Exactly repeat the full listing that follows.

--- Data section ---
<<<<
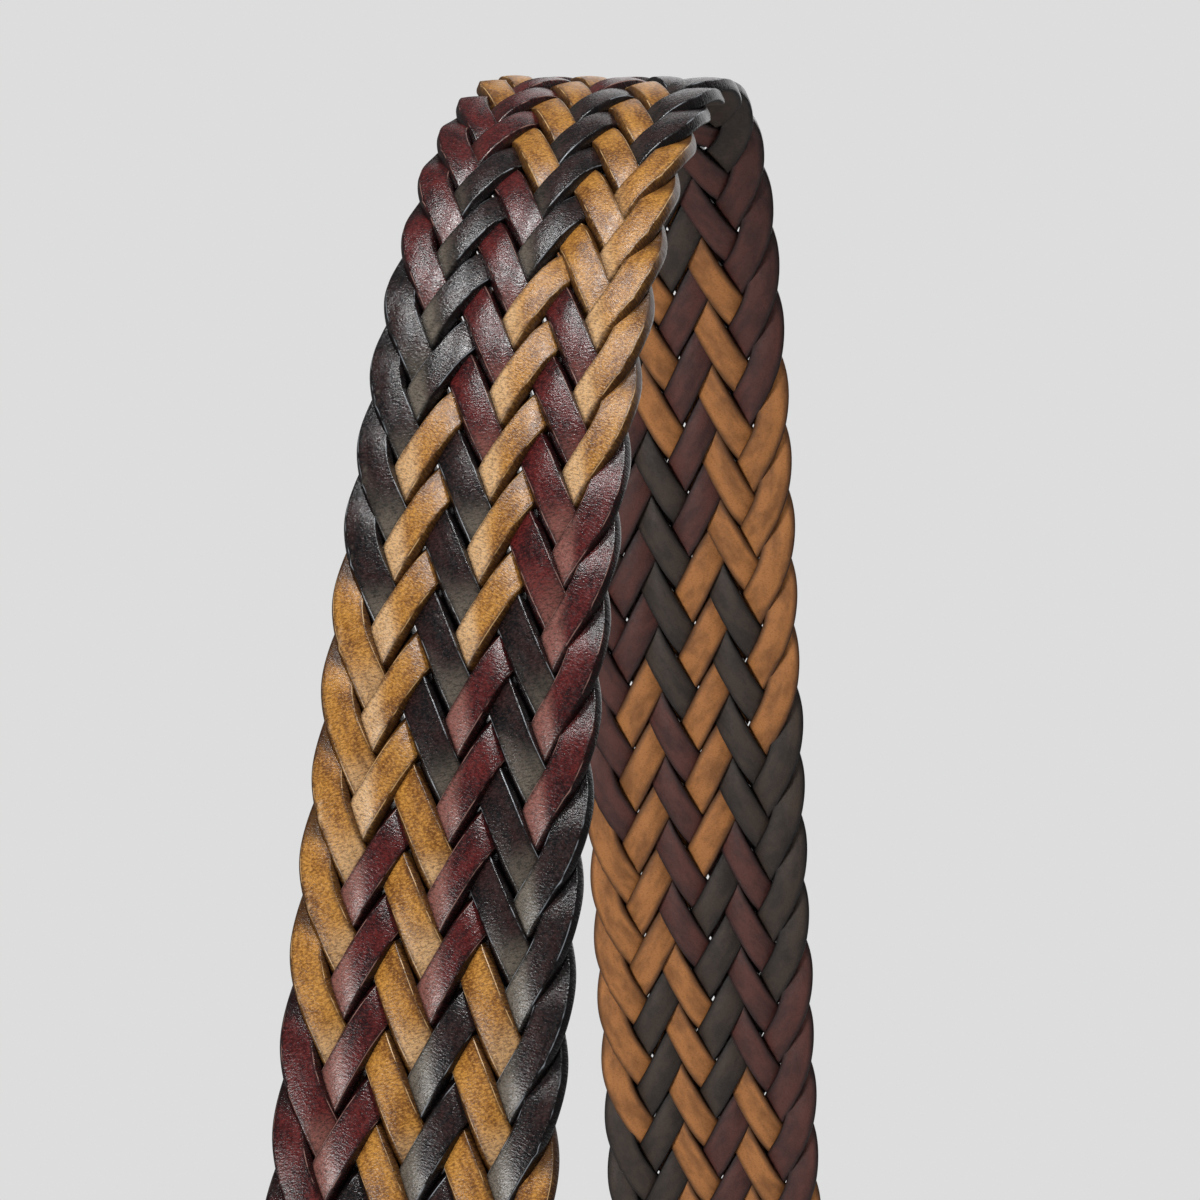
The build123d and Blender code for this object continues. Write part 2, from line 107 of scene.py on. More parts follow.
# ---- Leather ends ----
TAB_HALF_WIDTH = 18.0
TAB_LEATHER = 1.7
TAB_GAP = 4.2
FOLD_HALF_WIDTH = 16.0
FOLD_SHOULDER = 9.0
SLOT_HALF_WIDTH = 2.8
SLOT_LENGTH = 17.0
TIP_GAP = 1.2
TIP_BEND = -TIP_TAB_LENGTH + 28.0  # where the tip's layers start to close
TIP_POINT = 24.0
FLANK = (0.78, 0.58)  # place on the arched flank: share of half width, and of the point's length
LEATHER_ROUNDING = 0.55
CREASE = {"place": 1.25, "width": 0.17, "depth": 0.16}  # line pressed along every edge
CHANNEL = {"place": 2.6, "width": 0.55, "depth": 0.12}  # groove that the stitches lie in
EDGE_STEPS = np.array(  # distances from an edge, at which the leather's face has points
    [0, 0.04, 0.12, 0.25, 0.45, 0.7, 0.95, 1.12, 1.25, 1.38, 1.55, 1.9, 2.3, 2.6, 2.9, 3.4]
)
MIDDLE_COLUMNS = 45
BUCKLE_TAB_STEP = 0.45
TIP_STEP = 0.4
TIP_SAMPLES = 400
PADDING = 0.15  # rise of the leather's middle over its stitched edges
PADDING_OVER_BRAID = 0.25  # and the extra rise where the braid is inside
PADDING_MARGIN = 2.0  # flat strip beside each long edge
BRAID_END_RAMP = (-4.0, 1.0)  # the extra rise falls away here, from the braid's end
EDGE_SHARE = 0.9  # most of the half width that the points near an edge may take
CUTTER_REACH = 9.0
SLOT_ARC_STEPS = 17
SLOT_CORNERS = radians(50)  # sharper corners than this stay sharp

# ---- Stitching ----
STITCH_LENGTH = 2.7
STITCH_PITCH = 3.5
STITCH_RADIUS = 0.36
STITCH_MARGIN = 2.6
STITCH_CORNER = 2.0
STITCH_SLANT = 0.10
STITCH_TAPER = 0.96  # 1 would close the thread at a stitch's ends
STITCH_FLATNESS = 0.8
STITCH_RINGS = 9
STITCH_SIDES = 10
PLIES = {"count": 3, "twist": 5, "depth": 0.06}
STITCH_RISE = 0.18  # of the thread's centre over the leather, at a stitch's middle
STITCH_SINK = 0.42  # fall from there to its ends, inside the holes

# ---- Keepers ----
KEEPER_LEATHER = 1.6
KEEPER_HALF_HEIGHT = 5.0
KEEPER_STRAP_ROOM = 5.0
KEEPER_CORNER = 2.4
KEEPER_STITCH_GAP = 0.6
FIXED_KEEPER = {"at": 27.0, "side_gap": 0.1, "back_gap": 0.45}
SLIDING_KEEPER = {"at": 45.0, "side_gap": 0.4, "back_gap": 0.4}
KEEPER_CROWN = 0.18
KEEPER_STEP = 0.8
CORNER_STEPS = 9


# ---- Strap path ----


def smooth_step(value, low, high):
    """Smooth change from 0 to 1 as value goes from low to high."""
    share = np.clip((value - low) / (high - low), 0, 1)
    return share * share * (3 - 2 * share)


def heading(along):
    """Slope of the belt's centreline below the horizontal, for an array of places."""
    bend = np.where(along >= 0, FRONT_BEND, BACK_BEND)
    slope = LEG_SLOPE * np.tanh(along / bend)
    share = smooth_step(np.abs(along), HANG_START, HANG_END)
    return slope + (np.sign(along) * pi / 2 - slope) * share


def trace_path(step=0.5):
    """Arrays of places along the belt and of y and z there."""
    places = np.arange(-TIP_AT - PATH_MARGIN, HEEL_BAR_AT + PATH_MARGIN + step, step)
    middle = heading((places[1:] + places[:-1]) / 2)
    y = np.concatenate([[0], np.cumsum(-np.cos(middle) * step)])
    z = np.concatenate([[0], np.cumsum(-np.sin(middle) * step)])
    return places, y - np.interp(0, places, y), z - np.interp(0, places, z) + HALF_THICKNESS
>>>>
--- Solution to this exercise ---
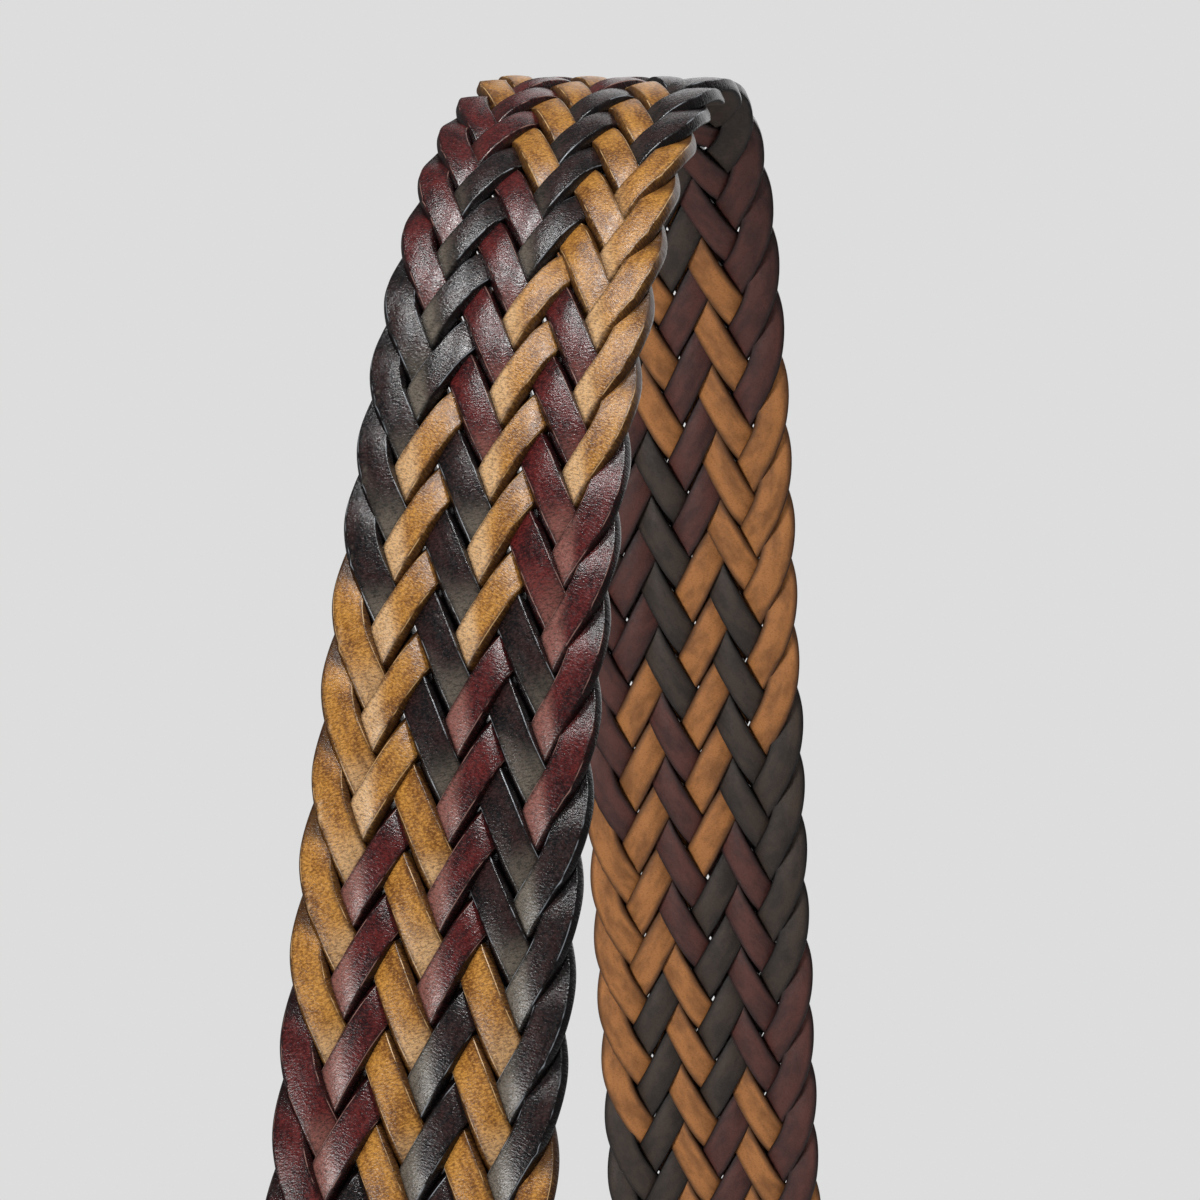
The build123d and Blender code for this object continues. Write part 2, from line 107 of scene.py on. More parts follow.
# ---- Leather ends ----
TAB_HALF_WIDTH = 18.0
TAB_LEATHER = 1.7
TAB_GAP = 4.2
FOLD_HALF_WIDTH = 16.0
FOLD_SHOULDER = 9.0
SLOT_HALF_WIDTH = 2.8
SLOT_LENGTH = 17.0
TIP_GAP = 1.2
TIP_BEND = -TIP_TAB_LENGTH + 28.0  # where the tip's layers start to close
TIP_POINT = 24.0
FLANK = (0.78, 0.58)  # place on the arched flank: share of half width, and of the point's length
LEATHER_ROUNDING = 0.55
CREASE = {"place": 1.25, "width": 0.17, "depth": 0.16}  # line pressed along every edge
CHANNEL = {"place": 2.6, "width": 0.55, "depth": 0.12}  # groove that the stitches lie in
EDGE_STEPS = np.array(  # distances from an edge, at which the leather's face has points
    [0, 0.04, 0.12, 0.25, 0.45, 0.7, 0.95, 1.12, 1.25, 1.38, 1.55, 1.9, 2.3, 2.6, 2.9, 3.4]
)
MIDDLE_COLUMNS = 45
BUCKLE_TAB_STEP = 0.45
TIP_STEP = 0.4
TIP_SAMPLES = 400
PADDING = 0.15  # rise of the leather's middle over its stitched edges
PADDING_OVER_BRAID = 0.25  # and the extra rise where the braid is inside
PADDING_MARGIN = 2.0  # flat strip beside each long edge
BRAID_END_RAMP = (-4.0, 1.0)  # the extra rise falls away here, from the braid's end
EDGE_SHARE = 0.9  # most of the half width that the points near an edge may take
CUTTER_REACH = 9.0
SLOT_ARC_STEPS = 17
SLOT_CORNERS = radians(50)  # sharper corners than this stay sharp

# ---- Stitching ----
STITCH_LENGTH = 2.7
STITCH_PITCH = 3.5
STITCH_RADIUS = 0.36
STITCH_MARGIN = 2.6
STITCH_CORNER = 2.0
STITCH_SLANT = 0.10
STITCH_TAPER = 0.96  # 1 would close the thread at a stitch's ends
STITCH_FLATNESS = 0.8
STITCH_RINGS = 9
STITCH_SIDES = 10
PLIES = {"count": 3, "twist": 5, "depth": 0.06}
STITCH_RISE = 0.18  # of the thread's centre over the leather, at a stitch's middle
STITCH_SINK = 0.42  # fall from there to its ends, inside the holes

# ---- Keepers ----
KEEPER_LEATHER = 1.6
KEEPER_HALF_HEIGHT = 5.0
KEEPER_STRAP_ROOM = 5.0
KEEPER_CORNER = 2.4
KEEPER_STITCH_GAP = 0.6
FIXED_KEEPER = {"at": 27.0, "side_gap": 0.1, "back_gap": 0.45}
SLIDING_KEEPER = {"at": 45.0, "side_gap": 0.4, "back_gap": 0.4}
KEEPER_CROWN = 0.18
KEEPER_STEP = 0.8
CORNER_STEPS = 9


# ---- Strap path ----


def smooth_step(value, low, high):
    """Smooth change from 0 to 1 as value goes from low to high."""
    share = np.clip((value - low) / (high - low), 0, 1)
    return share * share * (3 - 2 * share)


def heading(along):
    """Slope of the belt's centreline below the horizontal, for an array of places."""
    bend = np.where(along >= 0, FRONT_BEND, BACK_BEND)
    slope = LEG_SLOPE * np.tanh(along / bend)
    share = smooth_step(np.abs(along), HANG_START, HANG_END)
    return slope + (np.sign(along) * pi / 2 - slope) * share


def trace_path(step=0.5):
    """Arrays of places along the belt and of y and z there."""
    places = np.arange(-TIP_AT - PATH_MARGIN, HEEL_BAR_AT + PATH_MARGIN + step, step)
    middle = heading((places[1:] + places[:-1]) / 2)
    y = np.concatenate([[0], np.cumsum(-np.cos(middle) * step)])
    z = np.concatenate([[0], np.cumsum(-np.sin(middle) * step)])
    return places, y - np.interp(0, places, y), z - np.interp(0, places, z) + HALF_THICKNESS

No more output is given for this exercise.